Light software solutions that your IT department can build—whether it’s a few bash scripts, Chrome Extensions, or something more integrated.
The goal is to make sure your employees don't use a powerful tool without understanding it properly—i.e., use a powerful technology without a practical guide.
3. Data Is No Longer About Decisions—It's About Knowledge Work
For almost a decade, I’ve been saying that data empowers people to make better and faster decisions. But I've changed my mind.
It's not just generative AI and LLMs; it's been a gradual shift. Today, data and AI aren't just about making decisions—they’re about enabling knowledge work.
You could argue that knowledge work ultimately leads to decisions, but it's more than that. Knowledge work isn't called "decision work" for a reason. The core tasks are gathering, curating, analyzing knowledge, and then deciding.
Data and AI excel in supporting these aspects of knowledge work. Thinking of them merely as 'decision tools' underestimates their broader capabilities.
4. My Mental Model for Empowering Knowledge Work
Peter Drucker coined the term "knowledge workers." Today, many of us fit this description, with machines handling much of the physical work. In my view, knowledge work splits into three pillars:
Generating knowledge (researching, taking notes, thinking things through)
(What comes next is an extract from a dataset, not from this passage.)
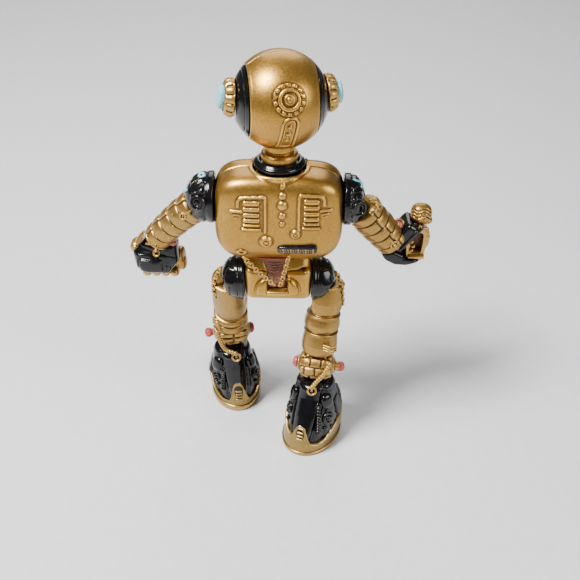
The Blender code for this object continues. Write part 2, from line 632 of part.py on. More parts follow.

Analyzing the information and making decisions
Creating something new based on those decisions
For example, when I wrote my last blog post, I spent an hour researching on Twitter and reading various articles. That was knowledge generation. Then I sifted through my notes, filled in gaps, and discarded irrelevant points for about an hour—that was analyzing and deciding. Finally, I spent another hour writing it all out—creating something new.
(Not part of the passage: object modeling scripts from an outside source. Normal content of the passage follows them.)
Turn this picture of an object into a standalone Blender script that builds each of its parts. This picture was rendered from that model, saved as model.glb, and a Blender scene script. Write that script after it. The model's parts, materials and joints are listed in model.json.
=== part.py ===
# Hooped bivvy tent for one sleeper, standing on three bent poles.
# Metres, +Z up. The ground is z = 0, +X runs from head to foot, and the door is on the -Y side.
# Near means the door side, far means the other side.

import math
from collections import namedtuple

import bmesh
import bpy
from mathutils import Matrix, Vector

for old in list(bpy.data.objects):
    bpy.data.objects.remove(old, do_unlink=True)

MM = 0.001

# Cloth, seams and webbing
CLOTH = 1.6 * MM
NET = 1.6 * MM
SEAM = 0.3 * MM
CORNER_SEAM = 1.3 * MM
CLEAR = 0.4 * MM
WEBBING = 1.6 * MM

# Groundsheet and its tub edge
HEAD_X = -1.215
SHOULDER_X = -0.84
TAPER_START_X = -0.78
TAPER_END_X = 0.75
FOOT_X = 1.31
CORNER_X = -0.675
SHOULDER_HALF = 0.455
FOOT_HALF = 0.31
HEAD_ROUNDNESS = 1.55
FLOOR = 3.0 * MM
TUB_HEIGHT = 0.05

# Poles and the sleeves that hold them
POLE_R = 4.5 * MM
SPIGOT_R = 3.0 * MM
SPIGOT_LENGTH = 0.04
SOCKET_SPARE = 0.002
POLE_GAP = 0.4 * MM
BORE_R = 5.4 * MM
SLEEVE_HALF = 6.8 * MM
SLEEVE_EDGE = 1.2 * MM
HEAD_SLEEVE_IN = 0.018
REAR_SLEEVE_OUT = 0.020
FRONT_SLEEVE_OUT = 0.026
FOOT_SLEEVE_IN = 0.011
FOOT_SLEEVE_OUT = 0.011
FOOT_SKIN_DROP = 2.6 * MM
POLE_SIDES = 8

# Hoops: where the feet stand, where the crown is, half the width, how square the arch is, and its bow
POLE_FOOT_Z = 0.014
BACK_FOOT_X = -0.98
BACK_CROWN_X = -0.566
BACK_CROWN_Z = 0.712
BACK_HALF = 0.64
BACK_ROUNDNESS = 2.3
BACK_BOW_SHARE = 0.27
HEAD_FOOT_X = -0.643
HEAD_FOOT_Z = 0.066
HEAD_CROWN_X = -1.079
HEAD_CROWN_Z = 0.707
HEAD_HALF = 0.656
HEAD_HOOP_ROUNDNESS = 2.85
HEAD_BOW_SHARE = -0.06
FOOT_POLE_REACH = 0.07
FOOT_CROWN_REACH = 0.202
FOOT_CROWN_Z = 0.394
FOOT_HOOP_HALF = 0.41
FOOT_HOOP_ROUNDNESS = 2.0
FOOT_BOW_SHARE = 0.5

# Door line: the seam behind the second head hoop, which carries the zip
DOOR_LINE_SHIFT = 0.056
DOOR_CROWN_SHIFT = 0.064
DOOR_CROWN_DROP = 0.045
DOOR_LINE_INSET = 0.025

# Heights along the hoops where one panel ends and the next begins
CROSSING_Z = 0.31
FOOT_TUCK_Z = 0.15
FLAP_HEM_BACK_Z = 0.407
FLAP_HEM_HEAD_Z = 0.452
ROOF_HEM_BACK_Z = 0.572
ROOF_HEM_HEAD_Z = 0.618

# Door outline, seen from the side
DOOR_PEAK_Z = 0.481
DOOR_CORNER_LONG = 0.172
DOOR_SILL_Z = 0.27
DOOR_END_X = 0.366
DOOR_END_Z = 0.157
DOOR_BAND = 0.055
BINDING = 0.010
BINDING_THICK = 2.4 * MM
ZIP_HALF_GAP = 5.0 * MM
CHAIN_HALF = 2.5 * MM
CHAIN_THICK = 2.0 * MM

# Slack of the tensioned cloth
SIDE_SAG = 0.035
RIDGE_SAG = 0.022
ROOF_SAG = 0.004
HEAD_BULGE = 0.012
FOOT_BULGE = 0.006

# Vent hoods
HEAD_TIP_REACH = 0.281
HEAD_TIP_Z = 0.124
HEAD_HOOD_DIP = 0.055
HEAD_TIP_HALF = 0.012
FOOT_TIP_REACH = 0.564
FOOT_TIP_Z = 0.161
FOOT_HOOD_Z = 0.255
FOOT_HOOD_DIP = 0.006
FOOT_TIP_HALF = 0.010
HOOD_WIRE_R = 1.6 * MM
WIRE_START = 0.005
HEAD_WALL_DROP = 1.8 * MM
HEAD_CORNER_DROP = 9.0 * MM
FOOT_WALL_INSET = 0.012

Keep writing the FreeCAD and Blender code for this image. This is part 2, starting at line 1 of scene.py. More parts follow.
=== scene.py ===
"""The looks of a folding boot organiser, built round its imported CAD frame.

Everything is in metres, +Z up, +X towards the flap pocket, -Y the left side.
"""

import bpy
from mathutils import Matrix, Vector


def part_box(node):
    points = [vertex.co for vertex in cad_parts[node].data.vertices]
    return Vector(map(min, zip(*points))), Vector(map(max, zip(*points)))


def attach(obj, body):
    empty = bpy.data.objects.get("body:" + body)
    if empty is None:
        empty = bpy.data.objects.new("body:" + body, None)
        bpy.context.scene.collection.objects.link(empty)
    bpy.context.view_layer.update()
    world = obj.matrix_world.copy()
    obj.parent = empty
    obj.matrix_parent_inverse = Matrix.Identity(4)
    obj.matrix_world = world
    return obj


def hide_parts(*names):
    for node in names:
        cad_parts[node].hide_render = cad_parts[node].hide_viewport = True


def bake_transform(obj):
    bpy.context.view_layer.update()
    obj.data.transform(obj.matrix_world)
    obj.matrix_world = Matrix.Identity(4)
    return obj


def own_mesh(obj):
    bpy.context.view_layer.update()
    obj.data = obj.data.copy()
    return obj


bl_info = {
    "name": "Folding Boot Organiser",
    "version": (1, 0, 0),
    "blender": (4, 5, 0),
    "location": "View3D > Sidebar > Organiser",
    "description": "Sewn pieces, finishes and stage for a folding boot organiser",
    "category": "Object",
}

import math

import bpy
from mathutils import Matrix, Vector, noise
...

Roughly, my time splits equally into these three activities.
5. The Challenge for Companies and Knowledge Workers
If most work can be divided into these three activity pillars—and AI excels in each—shouldn't companies be seeing 10x productivity gains?
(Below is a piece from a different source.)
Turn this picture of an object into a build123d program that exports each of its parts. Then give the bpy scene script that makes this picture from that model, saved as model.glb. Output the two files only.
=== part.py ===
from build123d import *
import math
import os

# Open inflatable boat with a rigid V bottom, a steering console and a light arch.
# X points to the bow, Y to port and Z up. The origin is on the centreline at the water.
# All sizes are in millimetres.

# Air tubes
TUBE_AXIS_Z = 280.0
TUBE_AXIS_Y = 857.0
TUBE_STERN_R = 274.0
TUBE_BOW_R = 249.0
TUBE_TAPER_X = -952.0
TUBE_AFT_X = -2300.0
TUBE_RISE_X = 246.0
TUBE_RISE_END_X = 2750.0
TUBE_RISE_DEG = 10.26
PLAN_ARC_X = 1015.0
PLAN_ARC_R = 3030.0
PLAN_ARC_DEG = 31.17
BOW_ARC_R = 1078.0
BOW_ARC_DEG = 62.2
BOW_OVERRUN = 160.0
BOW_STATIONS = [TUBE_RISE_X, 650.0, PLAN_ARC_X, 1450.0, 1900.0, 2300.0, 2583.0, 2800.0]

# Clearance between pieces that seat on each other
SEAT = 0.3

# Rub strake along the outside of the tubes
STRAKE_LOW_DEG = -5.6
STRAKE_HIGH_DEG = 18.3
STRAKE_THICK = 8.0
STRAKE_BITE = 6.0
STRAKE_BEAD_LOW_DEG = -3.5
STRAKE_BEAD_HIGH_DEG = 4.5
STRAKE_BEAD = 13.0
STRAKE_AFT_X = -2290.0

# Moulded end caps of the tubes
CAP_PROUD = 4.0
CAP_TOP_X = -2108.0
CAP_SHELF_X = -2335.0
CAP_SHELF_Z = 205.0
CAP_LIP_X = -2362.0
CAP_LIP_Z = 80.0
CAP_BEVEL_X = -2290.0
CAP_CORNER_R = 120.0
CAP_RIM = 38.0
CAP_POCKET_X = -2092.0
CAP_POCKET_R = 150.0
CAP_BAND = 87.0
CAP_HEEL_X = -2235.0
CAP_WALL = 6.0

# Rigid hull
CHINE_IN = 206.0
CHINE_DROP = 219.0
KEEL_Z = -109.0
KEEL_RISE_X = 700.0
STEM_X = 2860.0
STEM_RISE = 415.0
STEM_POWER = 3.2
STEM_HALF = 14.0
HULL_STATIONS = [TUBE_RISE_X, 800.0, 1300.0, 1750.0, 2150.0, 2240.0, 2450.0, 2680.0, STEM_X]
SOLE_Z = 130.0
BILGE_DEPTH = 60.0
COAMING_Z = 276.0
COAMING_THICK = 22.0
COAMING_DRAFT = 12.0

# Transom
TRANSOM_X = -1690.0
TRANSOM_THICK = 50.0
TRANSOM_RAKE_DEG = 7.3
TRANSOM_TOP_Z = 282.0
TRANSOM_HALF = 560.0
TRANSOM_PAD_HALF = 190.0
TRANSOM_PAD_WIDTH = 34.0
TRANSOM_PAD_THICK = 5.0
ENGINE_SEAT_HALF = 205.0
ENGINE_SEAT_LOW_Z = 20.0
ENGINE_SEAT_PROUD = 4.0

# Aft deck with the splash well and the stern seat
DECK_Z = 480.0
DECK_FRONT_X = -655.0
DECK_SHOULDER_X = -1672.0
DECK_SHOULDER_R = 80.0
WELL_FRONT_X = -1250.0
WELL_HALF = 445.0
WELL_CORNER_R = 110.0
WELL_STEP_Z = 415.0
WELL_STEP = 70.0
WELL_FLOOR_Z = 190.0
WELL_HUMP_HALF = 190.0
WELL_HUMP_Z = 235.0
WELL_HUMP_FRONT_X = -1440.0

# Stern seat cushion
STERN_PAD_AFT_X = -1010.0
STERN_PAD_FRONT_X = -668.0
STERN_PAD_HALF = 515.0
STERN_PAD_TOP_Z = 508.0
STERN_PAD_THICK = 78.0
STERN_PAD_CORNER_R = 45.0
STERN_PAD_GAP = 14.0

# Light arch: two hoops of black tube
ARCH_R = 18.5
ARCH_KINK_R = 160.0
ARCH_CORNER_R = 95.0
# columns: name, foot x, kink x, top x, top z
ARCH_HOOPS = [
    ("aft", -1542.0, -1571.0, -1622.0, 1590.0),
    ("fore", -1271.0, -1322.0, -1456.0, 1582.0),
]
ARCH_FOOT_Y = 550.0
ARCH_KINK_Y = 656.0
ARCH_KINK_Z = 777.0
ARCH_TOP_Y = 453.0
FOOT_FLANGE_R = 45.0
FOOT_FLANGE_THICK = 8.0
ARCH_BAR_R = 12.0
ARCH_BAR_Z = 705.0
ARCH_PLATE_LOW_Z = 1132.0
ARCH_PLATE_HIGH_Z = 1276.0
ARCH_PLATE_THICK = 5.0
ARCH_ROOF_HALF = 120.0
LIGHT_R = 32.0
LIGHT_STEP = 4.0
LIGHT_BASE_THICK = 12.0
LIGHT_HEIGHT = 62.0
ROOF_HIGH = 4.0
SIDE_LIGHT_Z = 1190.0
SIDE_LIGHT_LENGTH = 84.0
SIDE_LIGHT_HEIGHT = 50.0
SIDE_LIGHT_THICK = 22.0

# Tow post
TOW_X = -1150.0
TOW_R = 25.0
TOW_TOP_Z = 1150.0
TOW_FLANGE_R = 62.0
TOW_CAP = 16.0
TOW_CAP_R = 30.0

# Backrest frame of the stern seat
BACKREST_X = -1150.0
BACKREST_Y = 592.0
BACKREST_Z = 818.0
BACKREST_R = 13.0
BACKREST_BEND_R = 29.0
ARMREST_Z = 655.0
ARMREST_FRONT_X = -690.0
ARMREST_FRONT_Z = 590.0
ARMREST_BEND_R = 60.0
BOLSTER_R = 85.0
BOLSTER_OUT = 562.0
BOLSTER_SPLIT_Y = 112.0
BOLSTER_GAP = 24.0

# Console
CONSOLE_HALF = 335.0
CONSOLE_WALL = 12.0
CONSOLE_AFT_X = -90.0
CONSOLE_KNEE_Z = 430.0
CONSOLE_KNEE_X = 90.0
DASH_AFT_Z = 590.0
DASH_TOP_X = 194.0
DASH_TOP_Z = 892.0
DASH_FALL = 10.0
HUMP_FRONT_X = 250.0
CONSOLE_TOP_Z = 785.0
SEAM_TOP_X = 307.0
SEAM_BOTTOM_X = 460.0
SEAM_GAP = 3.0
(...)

Yet many companies struggle to realize these benefits. Why?
Blending Knowledge: My work example involved both my own knowledge and new research. That's challenging for AI. The approach to AI differs if you're dealing with "something we already know" versus "something entirely new." In the first case, AI helps with slight quality improvements; in the latter, it boosts speed significantly.
Categorizing Work: It's hard for individuals to categorize their activities into those pillars in a repeatable and systematic way—something essential to building effective tools and systems.
6. Why Companies Are Struggling to See the Potential
Everyone’s impressed by ChatGPT, Claude, and other AI tools, but many companies still aren’t seeing productivity gains.
A century ago, when a worker installed a lightbulb in a workshop, the productivity boost was obvious—it literally lit up the room. Today, most work happens inside our heads or in digital form. Harder to see direct, physical results.
Moreover, electricity wasn’t something you could just figure out—but AI is different. Its human-friendly interface—language—means anyone can use it, even if not very effectively.
This also means that everyone in a company can experiment with tools and prompts—but making these gains widely available and tracking them remains a challenge. As Ethan Mollick puts it: The gains are there; we just struggle to make them available and visible.
7. But Medium-Sized Companies, Really?
A question I get a lot is: "Why would a medium-sized company, with no IT department and no cloud infrastructure, be ready to adopt AI?"
It’s a fair question. But the key is understanding the difference between new technology and new general-purpose technologies.
Almost every medium-sized company uses the internet today. Many adopted electricity quickly. Smaller companies were among the first to get websites, even if they lacked IT departments or didn’t migrate to the cloud.
The difference is that the internet is a general-purpose technology, while the cloud is not. It’s just a new technology. All signs suggest that AI is a general-purpose technology that is transforming every industry and company size rapidly. That’s why I believe in making AI accessible to everyone.
Feel free to ask me again in 6 months about what I'm thinking. This is just a brain dump.